═══ DATA SECTION ═══

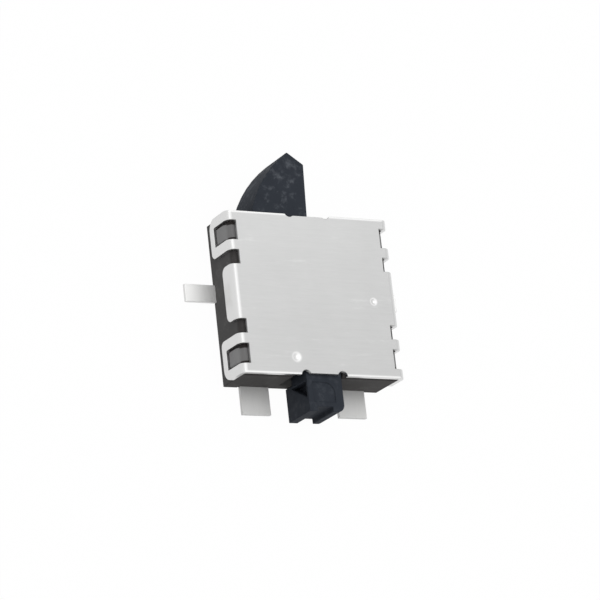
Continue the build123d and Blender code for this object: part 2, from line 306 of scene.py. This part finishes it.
def plated_finish(name, tones):
    """Plated strip: soft rolling lines, small pores and a duller film in places."""
    finish = Finish(name, 0.45)
    lines = finish.noise(16.0, 4.0, (1.0, 0.12, 1.0), 0.6)
    film = finish.noise(2.2, 4.0)
    pores = finish.specks(14.0, 0.20)
    tone = 0.15 + 0.40 * lines + 0.50 * film - 0.15 * pores
    finish.feed(Base_Color=finish.blend(tone, *tones), Roughness=0.36 + 0.16 * film + 0.08 * lines)
    finish.relief(lines - 0.4 * pores, 0.0012, 0.6)
    return finish.material


def wire_finish():
    """Drawn spring wire with fine bright and dull bands."""
    finish = Finish("drawn_wire", 1.0)
    bands = finish.noise(20.0, 3.0)
    finish.feed(Base_Color=finish.blend(bands, *WIRE_TONES), Roughness=0.22 + 0.18 * bands)
    finish.relief(bands, 0.0008, 0.5)
    return finish.material


def box_size(node):
    low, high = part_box(node)
    return [b - a for a, b in zip(low, high)]


def only(piece):
    """Selects one object and nothing else."""
    bpy.ops.object.select_all(action="DESELECT")
    piece.select_set(True)
    bpy.context.view_layer.objects.active = piece


def apply_all(piece):
    only(piece)
    for modifier in list(piece.modifiers):
        bpy.ops.object.modifier_apply(modifier=modifier.name)


def place(piece, body, slot, material, *nodes):
    """Gives a finished piece its body, finish and CAD nodes."""
    piece.data.materials.clear()
    piece.data.materials.append(material)
    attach(piece, body)
    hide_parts(*nodes)
    return piece


def merged_copy(node, name):
    """A copy of a CAD node in millimetres, its triangles joined back into flat faces."""
    piece = bpy.data.objects.new(name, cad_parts[node].data.copy())
    bpy.context.scene.collection.objects.link(piece)
    piece.data.transform(Matrix.Scale(1 / MM, 4))
    only(piece)
    bpy.ops.object.mode_set(mode="EDIT")
    bpy.ops.mesh.select_all(action="SELECT")
    bpy.ops.mesh.customdata_custom_splitnormals_clear()
    bpy.ops.mesh.remove_doubles(threshold=0.0005)
    bpy.ops.mesh.dissolve_limited(angle_limit=math.radians(0.6))
    bpy.ops.object.mode_set(mode="OBJECT")
    return piece


def soften(piece, width):
    """Rounds the sharp edges and evens out the shading."""
    bevel = piece.modifiers.new("edges", "BEVEL")
    bevel.width = width
    bevel.segments = EDGE_STEPS
    bevel.limit_method = "ANGLE"
    bevel.angle_limit = SHARPER_THAN
    bevel.use_clamp_overlap = True
    apply_all(piece)
    bpy.ops.object.shade_smooth_by_angle(angle=math.radians(50))
    weigh = piece.modifiers.new("shading", "WEIGHTED_NORMAL")
    weigh.keep_sharp = True
    apply_all(piece)
    piece.data.transform(Matrix.Scale(MM, 4))
    return piece


def rounded(node, name, width, body, slot, material):
    """A CAD node's shape with its edges rounded as the real piece has them."""
    piece = soften(merged_copy(node, name), width)
    return place(piece, body, slot, material, node)


def spring_piece(material):
    """The return spring: open coils between two closed ends, wound about a line along Y."""
    low, high = (Vector(corner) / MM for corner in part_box("return_spring"))
    middle = (low + high) / 2
    radius = (high.x - low.x - WIRE) / 2
    start = low.y + WIRE / 2
    length = high.y - low.y - WIRE
    closed_length = CLOSED_TURNS * WIRE
    turns = OPEN_TURNS + 2 * CLOSED_TURNS
    count = round(turns * POINTS_PER_TURN)
    curve = bpy.data.curves.new("spring_line", "CURVE")
    curve.dimensions = "3D"
    curve.bevel_depth = WIRE / 2
    curve.bevel_resolution = 3
    curve.use_fill_caps = True
    line = curve.splines.new("POLY")
    line.points.add(count)
    for index, point in enumerate(line.points):
        turn = turns * index / count
        if turn < CLOSED_TURNS:
            along = turn * WIRE
        elif turn > turns - CLOSED_TURNS:
            along = length - (turns - turn) * WIRE
        else:
            along = closed_length + (length - 2 * closed_length) * (turn - CLOSED_TURNS) / OPEN_TURNS
        angle = 2 * math.pi * turn
        x = middle.x + radius * math.cos(angle)
        z = middle.z + radius * math.sin(angle)
        point.co = (x, start + along, z, 1)
    piece = bpy.data.objects.new("coil_spring", curve)
    bpy.context.scene.collection.objects.link(piece)
    only(piece)
    bpy.ops.object.convert(target="MESH")
    piece = bpy.context.view_layer.objects.active
    bpy.ops.object.shade_smooth()
    piece.data.transform(Matrix.Scale(MM, 4))
    place(piece, "housing", "spring_wire", material, "return_spring")
    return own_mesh(piece)


def make_camera():
    """A long lens over the left front corner, turned a little in its own plane."""
    back = VIEW_RIGHT.cross(VIEW_UP).normalized()
    up = back.cross(VIEW_RIGHT).normalized()
    right = up.cross(back)
    distance = VIEW_WIDTH * LENS / SENSOR
    top = Vector((0, 0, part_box("cover")[1][2] / MM))
    target = top + right * VIEW_CENTRE[0] + up * VIEW_CENTRE[1]
    data = bpy.data.cameras.new("camera")
    data.lens = LENS
    data.sensor_width = SENSOR
    data.clip_start = 0.005
    data.clip_end = 5.0
    camera = bpy.data.objects.new("camera", data)
    turn = Matrix((right, up, back)).transposed().to_4x4()
    camera.matrix_world = Matrix.Translation((target + back * distance) * MM) @ turn
    bpy.context.scene.collection.objects.link(camera)
    bpy.context.scene.camera = camera


def make_lamp(name, place_mm, size_mm, watts):
    """A soft square lamp aimed at the switch."""
    data = bpy.data.lights.new(name, "AREA")
    data.shape = "SQUARE"
    data.size = size_mm * MM
    data.energy = watts
    lamp = bpy.data.objects.new(name, data)
    place_m = Vector(place_mm) * MM
    turn = (-place_m).to_track_quat("-Z", "Y").to_matrix().to_4x4()
    lamp.matrix_world = Matrix.Translation(place_m) @ turn
    bpy.context.scene.collection.objects.link(lamp)


def seen_directly(tree):
    """1 for rays from the camera, from gloss or through glass, 0 for light."""
    path = tree.nodes.new("ShaderNodeLightPath")
    total = None
    for name in ("Is Camera Ray", "Is Glossy Ray", "Is Transmission Ray"):
        if total is None:
            total = path.outputs[name]
            continue
        add = tree.nodes.new("ShaderNodeMath")
        add.operation = "MAXIMUM"
        tree.links.new(total, add.inputs[0])
        tree.links.new(path.outputs[name], add.inputs[1])
        total = add.outputs[0]
    return total


def make_surroundings():
    """A pale floor that keeps the shadow, an even sky, and a soft lamp."""
    bpy.ops.object.select_all(action="DESELECT")
    bpy.ops.mesh.primitive_plane_add(size=1.0, location=(0, 0, -FLOOR_DROP * MM))
    floor = bpy.context.view_layer.objects.active
    floor.name = "floor"
    material = bpy.data.materials.new("pale_floor")
    material.use_nodes = True
    tree = material.node_tree
    tree.nodes.clear()
    paint = tree.nodes.new("ShaderNodeBsdfDiffuse")
    paint.inputs["Color"].default_value = FLOOR_PAINT
    glow = tree.nodes.new("ShaderNodeEmission")
    glow.inputs["Strength"].default_value = FLOOR_GLOW
    share = tree.nodes.new("ShaderNodeMath")
    share.operation = "MULTIPLY"
    share.inputs[1].default_value = GLOW_SHARE
    tree.links.new(seen_directly(tree), share.inputs[0])
    mix = tree.nodes.new("ShaderNodeMixShader")
    output = tree.nodes.new("ShaderNodeOutputMaterial")
    tree.links.new(share.outputs[0], mix.inputs[0])
    tree.links.new(paint.outputs[0], mix.inputs[1])
    tree.links.new(glow.outputs[0], mix.inputs[2])
    tree.links.new(mix.outputs[0], output.inputs["Surface"])
    floor.data.materials.append(material)

    world = bpy.data.worlds.new("sky")
    bpy.context.scene.world = world
    world.use_nodes = True
    tree = world.node_tree
    tree.nodes.clear()
    light = tree.nodes.new("ShaderNodeBackground")
    light.inputs["Strength"].default_value = SKY_LIGHT
    seen = tree.nodes.new("ShaderNodeBackground")
    seen.inputs["Strength"].default_value = SKY_SEEN
    for background in (light, seen):
        background.inputs["Color"].default_value = (1, 1, 1, 1)
    mix = tree.nodes.new("ShaderNodeMixShader")
    output = tree.nodes.new("ShaderNodeOutputWorld")
    tree.links.new(seen_directly(tree), mix.inputs[0])
    tree.links.new(light.outputs[0], mix.inputs[1])
    tree.links.new(seen.outputs[0], mix.inputs[2])
    tree.links.new(mix.outputs[0], output.inputs["Surface"])

    make_lamp("key", KEY_PLACE, KEY_SIZE, KEY_WATTS)


def make_pieces():
    """Every visible piece, on its body."""
    base_plastic = plastic_finish("base_plastic", BASE_TONES, BASE_DUST, painted_light=base_painted_light)
    slider_plastic = plastic_finish("slider_plastic", SLIDER_TONES, SLIDER_DUST, dust_rise=DUST_RISE)
    # The same plating, lighter on the side pads and darker on the front pads, as painted light and shade
    painted_lit_plate = plated_finish("plating_painted_lit", PAINTED_LIT_PLATING)
    painted_shade_plate = plated_finish("plating_painted_shade", PAINTED_SHADE_PLATING)
    contact_plate = plated_finish("contact_plating", CONTACT_PLATING)
    rounded("cover", "sheet_cover", COVER_EDGE, "housing", "cover_sheet", cover_finish())
    rounded("base", "moulded_base", BASE_EDGE, "housing", "base_plastic", base_plastic)
    rounded("slider", "cam_slider", SLIDER_EDGE, "slider", "slider_plastic", slider_plastic)
    pads = (("terminal_side_", "side_pad_", painted_lit_plate), ("terminal_front_", "front_pad_", painted_shade_plate))
    for side in ("left", "right"):
        for node, name, plate in pads:
            rounded(node + side, name + side, TERMINAL_EDGE, "housing", "terminal_plating", plate)
        rounded("wiper_" + side, "contact_" + side, WIPER_EDGE, "slider", "contact_sheet", contact_plate)
    spring_piece(wire_finish())


make_camera()
make_surroundings()
make_pieces()
bpy.context.scene.view_settings.view_transform = "Standard"
bpy.context.view_layer.update()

═══

§ **TO BE DONE**:
Everything from the first line above up to and including the line that contains "return [b - a for a, b in zip(low, high)]" should be printed exactly; please print only that.

§ **SOLUTION**:
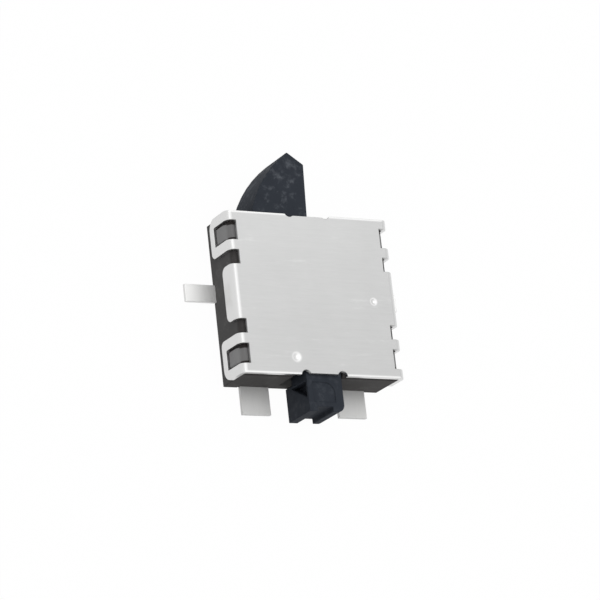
Continue the build123d and Blender code for this object: part 2, from line 306 of scene.py. This part finishes it.
def plated_finish(name, tones):
    """Plated strip: soft rolling lines, small pores and a duller film in places."""
    finish = Finish(name, 0.45)
    lines = finish.noise(16.0, 4.0, (1.0, 0.12, 1.0), 0.6)
    film = finish.noise(2.2, 4.0)
    pores = finish.specks(14.0, 0.20)
    tone = 0.15 + 0.40 * lines + 0.50 * film - 0.15 * pores
    finish.feed(Base_Color=finish.blend(tone, *tones), Roughness=0.36 + 0.16 * film + 0.08 * lines)
    finish.relief(lines - 0.4 * pores, 0.0012, 0.6)
    return finish.material


def wire_finish():
    """Drawn spring wire with fine bright and dull bands."""
    finish = Finish("drawn_wire", 1.0)
    bands = finish.noise(20.0, 3.0)
    finish.feed(Base_Color=finish.blend(bands, *WIRE_TONES), Roughness=0.22 + 0.18 * bands)
    finish.relief(bands, 0.0008, 0.5)
    return finish.material


def box_size(node):
    low, high = part_box(node)
    return [b - a for a, b in zip(low, high)]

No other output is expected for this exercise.